▶ WHAT TO PRODUCE:
Report how many lines hold the string "shown". Give the number and nothing else.
— begin GIVEN INFORMATION —
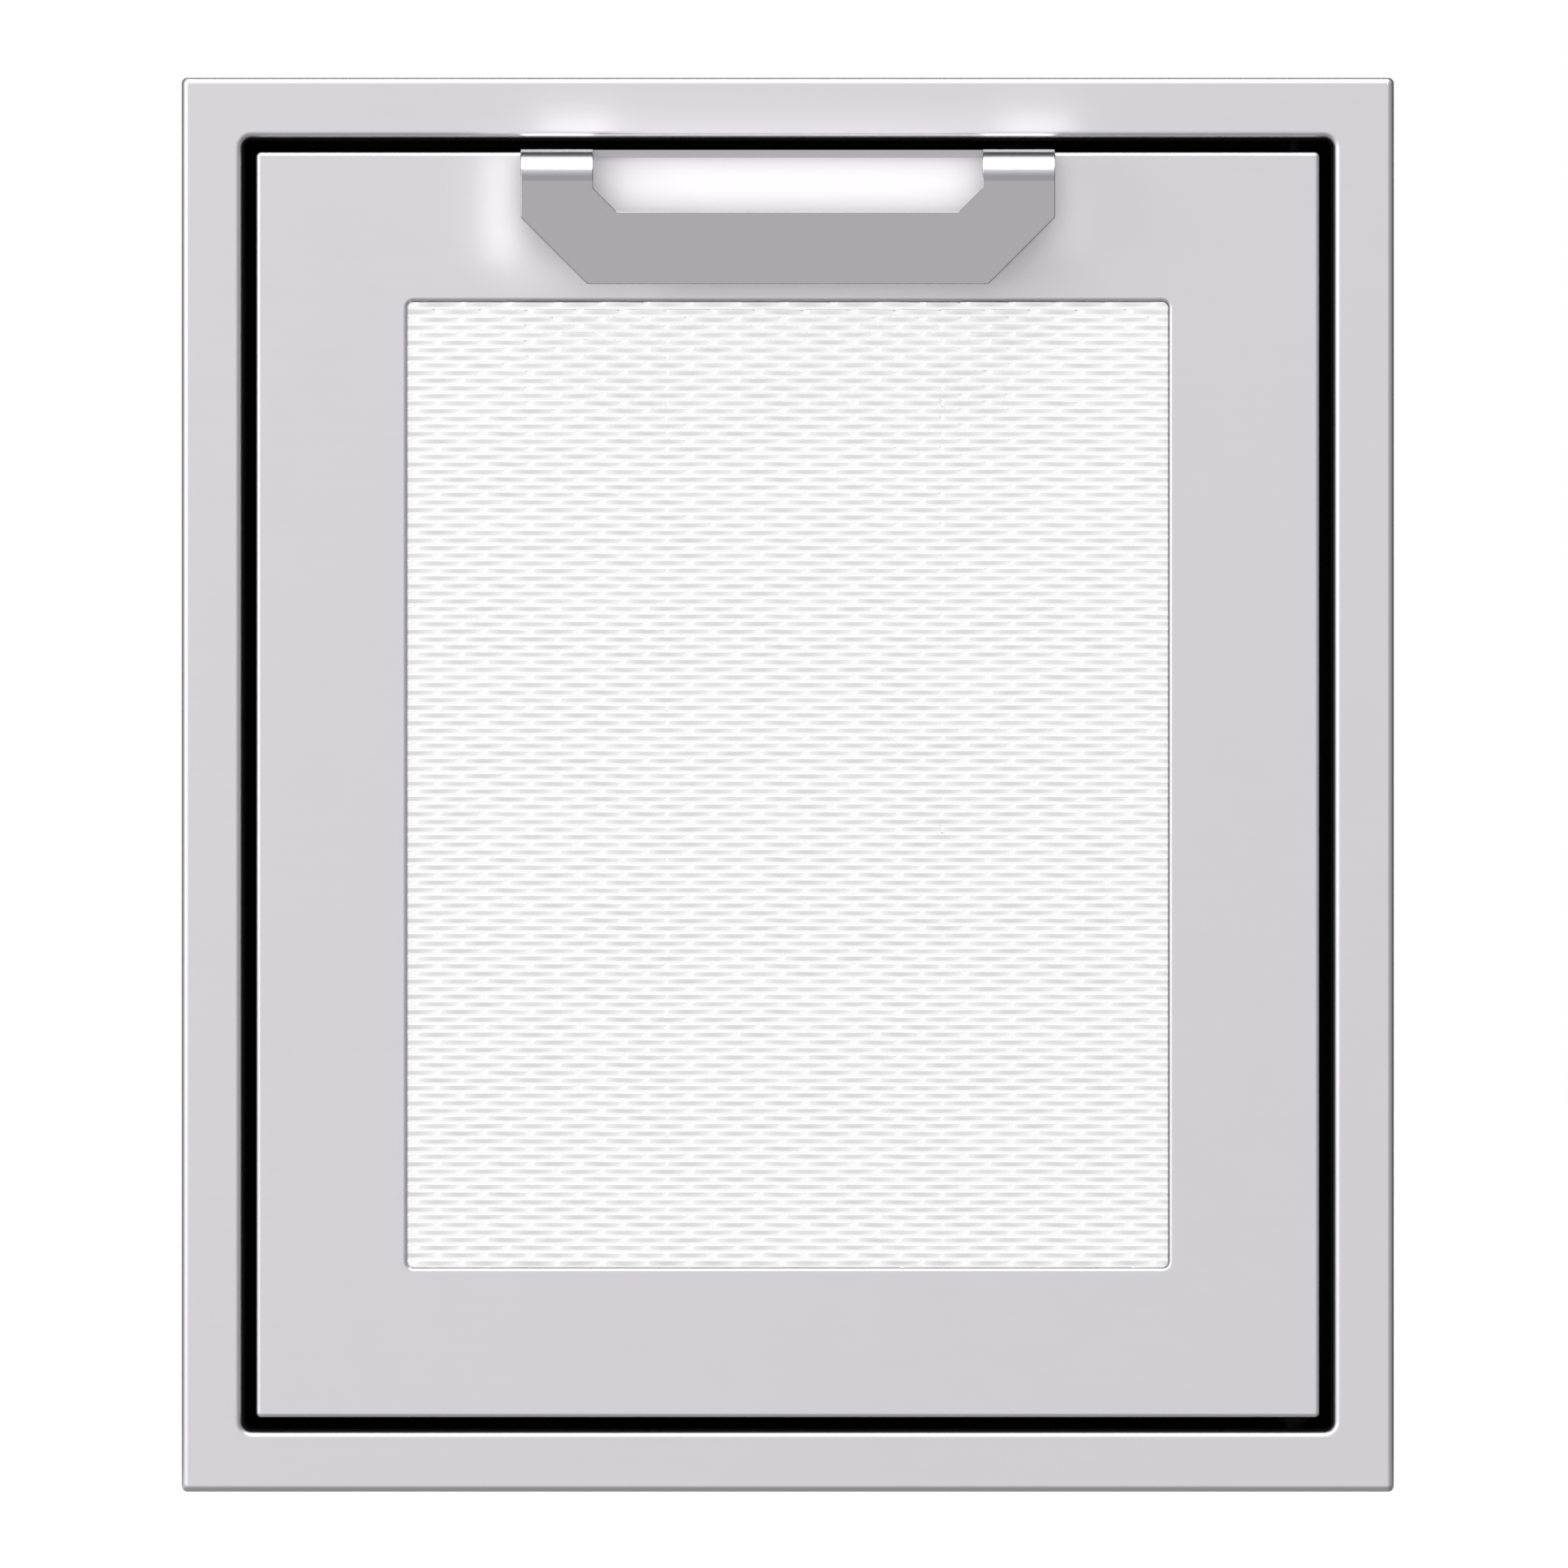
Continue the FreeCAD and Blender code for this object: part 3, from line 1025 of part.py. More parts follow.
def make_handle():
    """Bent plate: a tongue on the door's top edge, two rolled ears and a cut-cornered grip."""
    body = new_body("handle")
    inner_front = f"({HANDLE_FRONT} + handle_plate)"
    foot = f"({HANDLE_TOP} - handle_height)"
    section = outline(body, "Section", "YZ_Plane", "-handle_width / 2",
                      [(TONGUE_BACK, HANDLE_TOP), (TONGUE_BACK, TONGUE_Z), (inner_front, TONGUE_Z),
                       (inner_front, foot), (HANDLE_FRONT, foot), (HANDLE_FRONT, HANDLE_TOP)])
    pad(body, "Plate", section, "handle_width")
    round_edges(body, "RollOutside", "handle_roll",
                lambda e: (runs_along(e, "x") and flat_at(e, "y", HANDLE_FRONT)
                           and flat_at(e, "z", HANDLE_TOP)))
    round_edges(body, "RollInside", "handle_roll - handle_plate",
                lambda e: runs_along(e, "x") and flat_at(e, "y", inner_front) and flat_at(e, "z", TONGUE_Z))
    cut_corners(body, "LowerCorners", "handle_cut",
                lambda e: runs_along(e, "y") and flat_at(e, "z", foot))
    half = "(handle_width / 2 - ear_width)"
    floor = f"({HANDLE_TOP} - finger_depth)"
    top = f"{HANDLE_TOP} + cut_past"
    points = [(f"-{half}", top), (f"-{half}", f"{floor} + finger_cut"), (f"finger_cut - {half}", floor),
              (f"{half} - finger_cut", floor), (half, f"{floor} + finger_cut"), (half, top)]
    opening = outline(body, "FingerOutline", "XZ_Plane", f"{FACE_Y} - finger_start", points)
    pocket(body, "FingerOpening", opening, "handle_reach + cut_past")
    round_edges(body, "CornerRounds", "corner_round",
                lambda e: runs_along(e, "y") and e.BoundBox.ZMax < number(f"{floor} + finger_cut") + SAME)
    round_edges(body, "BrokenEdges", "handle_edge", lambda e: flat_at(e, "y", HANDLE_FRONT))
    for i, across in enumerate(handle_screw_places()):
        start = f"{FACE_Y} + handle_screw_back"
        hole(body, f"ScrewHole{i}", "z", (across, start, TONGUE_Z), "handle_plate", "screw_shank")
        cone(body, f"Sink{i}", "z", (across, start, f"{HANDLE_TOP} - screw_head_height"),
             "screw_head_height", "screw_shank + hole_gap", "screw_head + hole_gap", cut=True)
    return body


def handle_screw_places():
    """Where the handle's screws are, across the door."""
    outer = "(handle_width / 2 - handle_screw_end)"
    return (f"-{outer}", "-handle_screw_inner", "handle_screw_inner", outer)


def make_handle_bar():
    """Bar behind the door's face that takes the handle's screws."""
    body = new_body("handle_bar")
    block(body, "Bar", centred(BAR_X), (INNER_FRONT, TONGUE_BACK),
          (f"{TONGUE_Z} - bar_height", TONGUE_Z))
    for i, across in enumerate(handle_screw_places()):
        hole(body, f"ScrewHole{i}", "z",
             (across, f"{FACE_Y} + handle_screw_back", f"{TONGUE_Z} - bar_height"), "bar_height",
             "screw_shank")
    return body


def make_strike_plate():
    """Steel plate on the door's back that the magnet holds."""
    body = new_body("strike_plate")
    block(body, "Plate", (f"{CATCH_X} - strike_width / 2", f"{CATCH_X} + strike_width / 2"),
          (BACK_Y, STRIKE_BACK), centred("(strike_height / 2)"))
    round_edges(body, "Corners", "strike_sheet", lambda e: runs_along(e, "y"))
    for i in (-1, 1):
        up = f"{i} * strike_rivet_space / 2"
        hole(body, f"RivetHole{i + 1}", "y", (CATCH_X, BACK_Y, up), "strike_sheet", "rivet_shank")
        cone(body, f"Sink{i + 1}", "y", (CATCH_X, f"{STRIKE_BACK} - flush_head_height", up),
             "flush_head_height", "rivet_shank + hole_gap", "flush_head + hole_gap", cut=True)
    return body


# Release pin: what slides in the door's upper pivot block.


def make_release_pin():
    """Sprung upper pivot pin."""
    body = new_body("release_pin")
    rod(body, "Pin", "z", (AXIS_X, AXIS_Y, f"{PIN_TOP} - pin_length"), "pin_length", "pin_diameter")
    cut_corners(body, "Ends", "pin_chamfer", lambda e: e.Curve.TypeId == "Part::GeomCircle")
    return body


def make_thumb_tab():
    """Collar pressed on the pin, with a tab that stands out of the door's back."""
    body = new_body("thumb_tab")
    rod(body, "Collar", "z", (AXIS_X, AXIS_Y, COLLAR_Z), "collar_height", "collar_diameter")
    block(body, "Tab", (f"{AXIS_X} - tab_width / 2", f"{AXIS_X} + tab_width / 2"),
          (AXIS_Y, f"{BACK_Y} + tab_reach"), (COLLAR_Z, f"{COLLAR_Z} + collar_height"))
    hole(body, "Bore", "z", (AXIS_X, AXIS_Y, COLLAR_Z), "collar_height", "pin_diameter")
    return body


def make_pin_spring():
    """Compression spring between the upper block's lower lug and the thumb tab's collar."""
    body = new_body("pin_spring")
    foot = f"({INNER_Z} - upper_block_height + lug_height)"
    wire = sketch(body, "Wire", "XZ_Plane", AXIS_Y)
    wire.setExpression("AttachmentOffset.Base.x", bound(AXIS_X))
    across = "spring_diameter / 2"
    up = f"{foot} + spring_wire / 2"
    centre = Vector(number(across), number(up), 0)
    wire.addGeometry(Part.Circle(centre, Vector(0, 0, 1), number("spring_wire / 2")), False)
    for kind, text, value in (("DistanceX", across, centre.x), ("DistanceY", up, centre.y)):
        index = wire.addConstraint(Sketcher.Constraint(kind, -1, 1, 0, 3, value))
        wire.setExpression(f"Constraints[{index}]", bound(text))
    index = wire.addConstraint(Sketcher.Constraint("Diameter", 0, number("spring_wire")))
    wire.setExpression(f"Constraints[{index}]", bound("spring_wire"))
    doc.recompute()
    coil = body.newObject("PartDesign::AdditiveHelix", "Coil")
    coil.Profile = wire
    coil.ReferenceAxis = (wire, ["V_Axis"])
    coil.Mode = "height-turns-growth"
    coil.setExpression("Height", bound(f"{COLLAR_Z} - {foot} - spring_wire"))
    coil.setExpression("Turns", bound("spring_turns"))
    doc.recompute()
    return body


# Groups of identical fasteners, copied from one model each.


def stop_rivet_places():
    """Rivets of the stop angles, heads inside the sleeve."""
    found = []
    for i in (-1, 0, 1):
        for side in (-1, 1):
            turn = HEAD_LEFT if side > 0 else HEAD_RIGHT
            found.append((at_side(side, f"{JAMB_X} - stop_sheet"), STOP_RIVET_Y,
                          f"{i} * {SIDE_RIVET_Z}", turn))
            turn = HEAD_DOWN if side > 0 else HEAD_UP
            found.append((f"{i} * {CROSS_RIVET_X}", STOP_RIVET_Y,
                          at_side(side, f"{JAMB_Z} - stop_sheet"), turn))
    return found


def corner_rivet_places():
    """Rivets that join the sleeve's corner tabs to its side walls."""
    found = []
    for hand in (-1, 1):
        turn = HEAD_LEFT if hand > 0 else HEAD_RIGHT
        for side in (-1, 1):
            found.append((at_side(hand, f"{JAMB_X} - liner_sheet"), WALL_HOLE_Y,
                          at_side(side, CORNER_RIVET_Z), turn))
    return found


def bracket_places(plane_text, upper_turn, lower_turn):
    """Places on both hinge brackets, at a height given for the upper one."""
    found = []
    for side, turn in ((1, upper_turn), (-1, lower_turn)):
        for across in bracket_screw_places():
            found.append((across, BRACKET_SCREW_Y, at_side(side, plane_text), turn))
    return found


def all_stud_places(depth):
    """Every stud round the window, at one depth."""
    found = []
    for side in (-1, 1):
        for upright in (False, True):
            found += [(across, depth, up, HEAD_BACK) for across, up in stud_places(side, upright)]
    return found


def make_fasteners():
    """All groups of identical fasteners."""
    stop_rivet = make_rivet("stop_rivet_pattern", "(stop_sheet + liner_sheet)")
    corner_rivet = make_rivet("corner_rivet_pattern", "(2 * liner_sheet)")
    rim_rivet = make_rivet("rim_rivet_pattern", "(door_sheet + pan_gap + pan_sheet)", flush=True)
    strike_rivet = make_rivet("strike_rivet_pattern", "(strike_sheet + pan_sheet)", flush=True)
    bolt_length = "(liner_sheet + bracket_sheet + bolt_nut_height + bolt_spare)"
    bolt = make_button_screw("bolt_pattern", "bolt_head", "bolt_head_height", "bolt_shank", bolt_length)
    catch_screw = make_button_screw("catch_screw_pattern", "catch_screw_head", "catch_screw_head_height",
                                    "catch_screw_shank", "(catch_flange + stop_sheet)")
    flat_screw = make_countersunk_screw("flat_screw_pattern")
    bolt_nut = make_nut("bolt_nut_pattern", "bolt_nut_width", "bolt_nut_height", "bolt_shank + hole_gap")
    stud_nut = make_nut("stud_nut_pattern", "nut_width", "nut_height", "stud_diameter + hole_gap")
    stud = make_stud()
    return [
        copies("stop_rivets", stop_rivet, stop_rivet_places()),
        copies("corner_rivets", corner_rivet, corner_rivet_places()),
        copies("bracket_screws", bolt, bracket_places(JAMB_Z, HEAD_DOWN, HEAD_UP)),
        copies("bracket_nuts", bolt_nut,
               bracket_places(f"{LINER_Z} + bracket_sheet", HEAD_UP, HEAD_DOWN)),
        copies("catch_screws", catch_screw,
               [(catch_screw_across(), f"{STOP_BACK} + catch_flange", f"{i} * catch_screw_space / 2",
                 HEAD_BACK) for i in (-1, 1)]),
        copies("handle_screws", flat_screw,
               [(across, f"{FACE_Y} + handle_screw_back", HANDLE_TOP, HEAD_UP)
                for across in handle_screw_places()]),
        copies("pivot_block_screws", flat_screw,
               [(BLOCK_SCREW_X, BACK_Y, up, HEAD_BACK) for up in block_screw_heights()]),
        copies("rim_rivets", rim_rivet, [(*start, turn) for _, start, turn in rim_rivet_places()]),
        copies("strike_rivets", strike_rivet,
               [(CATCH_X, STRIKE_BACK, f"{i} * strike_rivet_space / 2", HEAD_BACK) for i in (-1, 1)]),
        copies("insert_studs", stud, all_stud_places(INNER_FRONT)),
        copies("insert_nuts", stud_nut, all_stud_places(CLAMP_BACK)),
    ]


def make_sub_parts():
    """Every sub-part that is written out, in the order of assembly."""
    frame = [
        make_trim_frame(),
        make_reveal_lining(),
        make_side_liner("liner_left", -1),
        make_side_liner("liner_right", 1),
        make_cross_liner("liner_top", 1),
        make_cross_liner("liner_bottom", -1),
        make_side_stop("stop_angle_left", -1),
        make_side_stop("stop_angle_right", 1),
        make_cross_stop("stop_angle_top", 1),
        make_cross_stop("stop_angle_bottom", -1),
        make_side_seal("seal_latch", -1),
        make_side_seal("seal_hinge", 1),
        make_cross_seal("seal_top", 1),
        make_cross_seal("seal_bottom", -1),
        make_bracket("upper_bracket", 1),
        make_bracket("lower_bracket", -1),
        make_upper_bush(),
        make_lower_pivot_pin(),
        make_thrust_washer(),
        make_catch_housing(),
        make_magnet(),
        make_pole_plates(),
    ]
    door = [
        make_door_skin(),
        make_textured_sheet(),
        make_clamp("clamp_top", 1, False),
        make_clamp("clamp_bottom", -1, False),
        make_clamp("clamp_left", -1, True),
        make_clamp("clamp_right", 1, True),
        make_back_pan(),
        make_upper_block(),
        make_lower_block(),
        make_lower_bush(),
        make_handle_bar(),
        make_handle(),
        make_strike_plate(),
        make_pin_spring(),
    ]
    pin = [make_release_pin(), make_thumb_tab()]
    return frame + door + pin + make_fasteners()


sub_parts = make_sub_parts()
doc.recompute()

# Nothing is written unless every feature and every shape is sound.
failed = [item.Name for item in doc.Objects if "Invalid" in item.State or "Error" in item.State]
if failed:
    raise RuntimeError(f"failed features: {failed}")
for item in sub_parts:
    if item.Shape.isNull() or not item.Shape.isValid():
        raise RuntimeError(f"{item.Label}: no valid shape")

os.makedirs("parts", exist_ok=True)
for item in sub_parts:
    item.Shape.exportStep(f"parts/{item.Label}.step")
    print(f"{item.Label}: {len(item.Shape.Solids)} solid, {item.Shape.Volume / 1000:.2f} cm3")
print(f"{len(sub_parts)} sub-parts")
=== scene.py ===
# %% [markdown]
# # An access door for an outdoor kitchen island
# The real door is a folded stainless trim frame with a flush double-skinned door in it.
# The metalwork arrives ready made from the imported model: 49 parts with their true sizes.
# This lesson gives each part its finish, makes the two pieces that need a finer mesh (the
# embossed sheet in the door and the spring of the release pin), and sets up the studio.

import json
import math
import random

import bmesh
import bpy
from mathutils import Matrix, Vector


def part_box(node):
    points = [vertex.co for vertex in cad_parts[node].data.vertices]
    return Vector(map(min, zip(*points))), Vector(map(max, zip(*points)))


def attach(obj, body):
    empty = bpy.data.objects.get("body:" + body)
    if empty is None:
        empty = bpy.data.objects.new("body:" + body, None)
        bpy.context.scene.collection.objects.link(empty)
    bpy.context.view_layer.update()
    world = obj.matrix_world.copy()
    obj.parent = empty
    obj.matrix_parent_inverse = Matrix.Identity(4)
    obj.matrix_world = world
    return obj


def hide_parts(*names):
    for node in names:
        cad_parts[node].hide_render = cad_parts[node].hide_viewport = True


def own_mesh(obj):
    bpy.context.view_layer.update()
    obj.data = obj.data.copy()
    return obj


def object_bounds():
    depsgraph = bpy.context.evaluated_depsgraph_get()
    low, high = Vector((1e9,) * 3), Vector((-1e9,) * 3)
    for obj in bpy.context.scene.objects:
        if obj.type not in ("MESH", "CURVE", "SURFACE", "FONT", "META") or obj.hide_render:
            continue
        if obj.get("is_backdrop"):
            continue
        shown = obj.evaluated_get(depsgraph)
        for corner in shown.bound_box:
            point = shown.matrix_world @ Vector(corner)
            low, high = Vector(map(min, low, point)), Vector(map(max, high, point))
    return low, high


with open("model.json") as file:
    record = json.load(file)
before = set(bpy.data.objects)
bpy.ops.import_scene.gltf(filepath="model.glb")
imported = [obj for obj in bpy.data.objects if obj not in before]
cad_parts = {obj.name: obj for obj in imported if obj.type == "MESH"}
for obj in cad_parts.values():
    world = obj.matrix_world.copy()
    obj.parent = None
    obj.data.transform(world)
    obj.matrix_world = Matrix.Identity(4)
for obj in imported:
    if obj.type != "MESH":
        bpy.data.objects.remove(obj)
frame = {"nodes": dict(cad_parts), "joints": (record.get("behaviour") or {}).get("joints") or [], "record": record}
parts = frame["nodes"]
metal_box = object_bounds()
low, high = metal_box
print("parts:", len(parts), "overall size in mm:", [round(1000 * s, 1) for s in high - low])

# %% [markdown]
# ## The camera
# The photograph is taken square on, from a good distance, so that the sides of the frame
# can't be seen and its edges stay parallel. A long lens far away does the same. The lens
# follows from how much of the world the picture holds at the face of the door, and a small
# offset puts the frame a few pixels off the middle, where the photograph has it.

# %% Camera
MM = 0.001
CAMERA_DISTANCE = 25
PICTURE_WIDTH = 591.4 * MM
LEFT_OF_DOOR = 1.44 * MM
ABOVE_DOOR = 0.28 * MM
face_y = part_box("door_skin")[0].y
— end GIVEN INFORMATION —
▶ WORKED ANSWER:
3